Mehr Führung, weniger Gehalt
Der Versuch von ein paar Antworten: Die Themen haben sich verändert, die reinen Zahlen eher nicht. Vor fünf Jahren haben wir ein Heft über Unternehmerinnen, Frauen in Führung oder im Männerberuf gemacht. „Entscheiderinnen“ lautete der Titel damals. Es ging um Frauen an der Spitze von Start-ups, Gründerzentren, Handwerksbetrieben. Aber auch um Übernahmethemen in der Gastronomie, Frauennetzwerke und deren Forderungen. Es ging um die Zahlen der von Frauen geführten Betriebe, im Kammerbezirk der IHK ebenso wie im Silicon Valley in Kalifornien. Diese Zahlen sind weitgehend unverändert. Auch der Anteil weiblicher Erwerbstätigkeit im Raum Südbaden ist mit Ausnahme von 2015 auf einem Rekordhoch, wenn auch in Stagnation. Aber reden wir weiterhin über das Gleiche, wenn wir über Frauen in Unternehmen reden?

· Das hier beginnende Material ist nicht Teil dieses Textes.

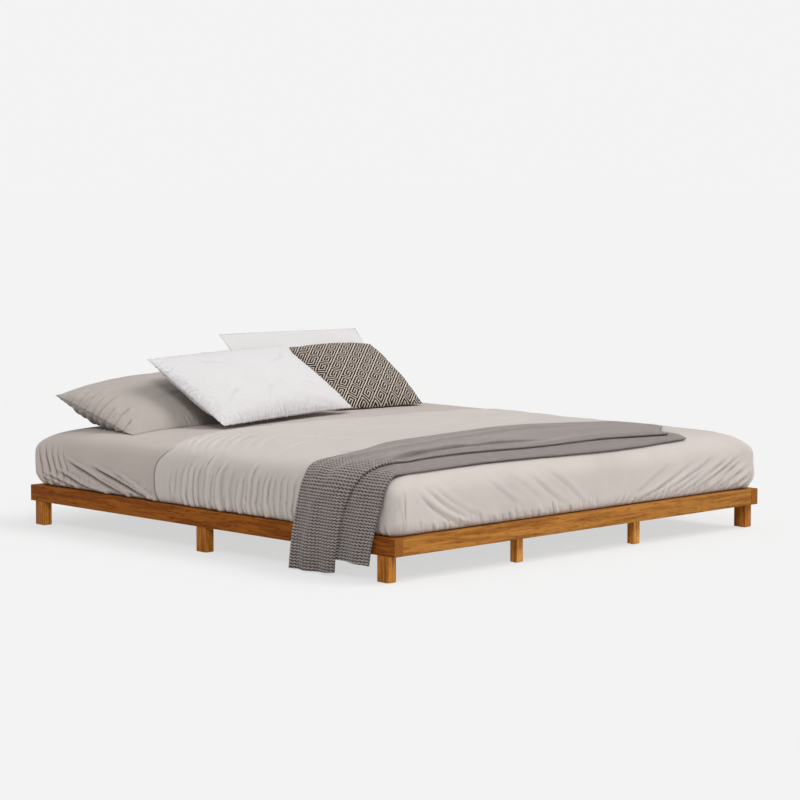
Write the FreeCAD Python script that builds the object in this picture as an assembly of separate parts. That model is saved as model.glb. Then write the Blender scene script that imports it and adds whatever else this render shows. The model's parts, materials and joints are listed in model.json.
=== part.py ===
import FreeCAD, Part
import math
import os

# Low slatted platform bed with its mattress, bed linen, throw and pillows.
# Millimetres, +Z up, +X to the right seen from the foot, +Y towards the head.
# Origin: centre of the frame's plan, on the floor.

V = FreeCAD.Vector

# ---------------------------------------------------------------- dimensions
frame_w = 2016.0        # outside width of the frame
frame_l = 2118.0        # outside length of the frame
rail_t = 40.0           # rail thickness
rail_z0 = 96.0          # underside of the rails
rail_z1 = 159.5         # top of the rails
edge_r = 1.6            # eased edges of the timber

leg_x = 38.0            # corner and side legs, across the bed
leg_y = 57.0            # corner and side legs, along the bed
leg_inset = 32.0        # corner leg back from the foot and head faces
side_leg_y = -11.0      # middle of the side legs
mid_leg = 34.0          # square legs of the centre beams
mid_leg_x = 326.0       # centre beams, left and right of the middle
mid_leg_inset = 45.0    # front face of those legs back from the foot face

glide_d = 22.0          # felt glide under each leg
glide_t = 2.0

beam_w = 44.0           # centre beams
beam_h = 26.0
ledge_t = 22.0          # slat ledges on the side rails
ledge_h = 26.0
slat_w = 70.0
slat_t = 15.0
slat_n = 13
slat_pitch = 160.0
slat_half = 963.0
web_w = 30.0            # webbing under the slats
web_t = 1.2
web_x = 640.0

bracket_leg = 50.0      # steel corner bracket
bracket_t = 3.0
bracket_h = 24.0

dowel_r = 4.0
dowel_l = 60.0
bolt_r = 4.0
screw_r = 2.0
screw_head_r = 4.0

sheet_t = 2.0           # fitted sheet
cover_t = 3.0           # top cover
cover_head_y = 262.0    # head-side edge of the top cover
mat_z0 = 137.5          # underside of the mattress, just clear of the slats
throw_t = 7.0
throw_gap = 4.5

bed_plane = 403.0       # the pillows rest on this height

# Mattress profile, half width against height, from the crown down.
prof_x = [(0, 400), (450, 399.5), (750, 395.5), (870, 388), (930, 374.5),
          (966, 354), (984, 327), (990, 290), (990, 235), (984, 200),
          (972, 178), (960.5, 167), (960.5, mat_z0)]
prof_y = [(0, 400), (500, 399.5), (800, 396), (920, 387.5), (980, 373),
          (1015, 352), (1034, 325), (1040, 290), (1040, 235), (1034, 200),
          (1022, 178), (1011.5, 167), (1011.5, mat_z0)]
plan_r = 40.0           # plan radius of the mattress corners

# Pillows: centre, width vector, height vector, thickness.
grey_l = (V(-455.5, 808.3, 462.0), V(864, 29, 16), V(-5, 472, 122), 168.0)
grey_r = (V(452.0, 875.0, 444.0), V(850, 0, 0), V(0, 420, 50), 170.0)
back_p = (V(421.0, 916.5, 558.5), V(832, 20, -24), V(-7, 297, 297), 130.0)
cushion = (V(523.7, 771.0, 524.1), V(443, -43.6, -3), V(39, 371, 238), 140.0)
white_p = (V(-196.9, 621.3, 543.6), V(832.4, 142, 6), V(-74.6, 358, 244), 150.0)
case_t = 2.5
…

Die Debatte um Ungerechtigkeiten bei der Bezahlung ist lauter geworden. Was hoffentlich veranschaulicht, dass Themen von „Frauen in Führung“ ein klein wenig selbstverständlicher geworden sind. Es geht inzwischen zunehmend darum, die gleichen Lohnbedingungen herzustellen. Die frühere Müllheimer Bürgermeisterin Astrid Siemes-Knoblich war beispielsweise bundesweit in den Medien, weil sie dagegen klagt, dass sowohl ihr Vorgänger als auch ihr Nachfolger mehr Gehalt bezogen als sie.
Empowerment als Schlüssel
Dass sie heute Frauen dabei berät, wie sie an wichtigen Positionen sichtbar werden, gehört zum sogenannten Empowerment. Ein hierzulande noch neuer Begriff in Fragen der Gleichstellung. Dabei geht es nicht so sehr darum, dass sich Frauen, die bereits weit gekommen sind, in Netzwerken austauschen (auch das ist weiterhin wichtig). Sondern darum, dass Frauen sich Gedanken machen, wie sie einander darin befähigen, voranzukommen.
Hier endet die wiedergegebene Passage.